For some, ‘business as usual’
Amid the escalating tension, cross-LoC trade continued unhindered and dozens of trucks laden with goods crossing the de-facto border.
At least seventy trucks crossed the LoC in Uri, said an official of the state industries and commerce department, which oversees trade between the two sides of Kashmir. “It was business as usual,” he said.
Hilal Ahmad Turki, president of the Cross-LoC Traders Union at Baramulla, said that at least 35 laden trucks crossed LoC from Indian Kashmir to Chakothi, on the Pakistan-occupied side, on Tuesday afternoon.
The cross-LoC bus service between Srinagar and Muzaffarabad, which had been suspended after Lethpora attack, was also resumed on Monday.
Crackdown on separatists continues
While the public was preoccupied with the possible fallout of the air strikes, sleuths of the National Investigation Agency (NIA), accompanied by J&K police, raided the home of separatist leaders, including Mirwaiz Umar Farooq and Muhammad Yasin Malik, who has been under police custody from last week.
Since the Pulwama attack, more than 300 Jama’at-I-Islami members and workers, including the group’s chief and other separatists have been arrested by J&K police.
Reports in the local media said the agency also raided the residence of Shabir Shah – who has been in Tihar Jail since 2017 for his alleged role in funding militants – and Syed Naseem Geelani, the son of senior separatist Syed Ali Shah Geelani.
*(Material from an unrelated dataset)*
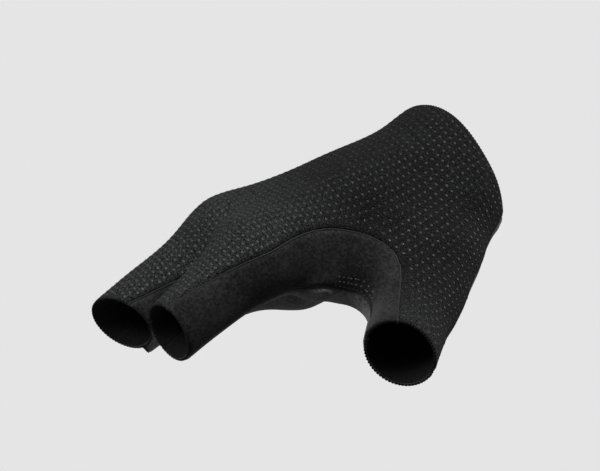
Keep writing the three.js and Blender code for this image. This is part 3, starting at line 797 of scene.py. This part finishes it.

Others raided include Muhammad Ashraf Sehrai, a close aide of Geelani, Zaffar Akbar Bhat and Masarat Alam Bhat.
The raids provoked protests in areas of Srinagar, including Maisuma where Malik resides. Dozens of young men pelted stones at security forces. Later that day, the Joint Resistance Leadership (JRL) called for a two-day shutdown in Kashmir, beginning Wednesday, to protest the NIA raids and the Centre’s legal challenge to Article 35A.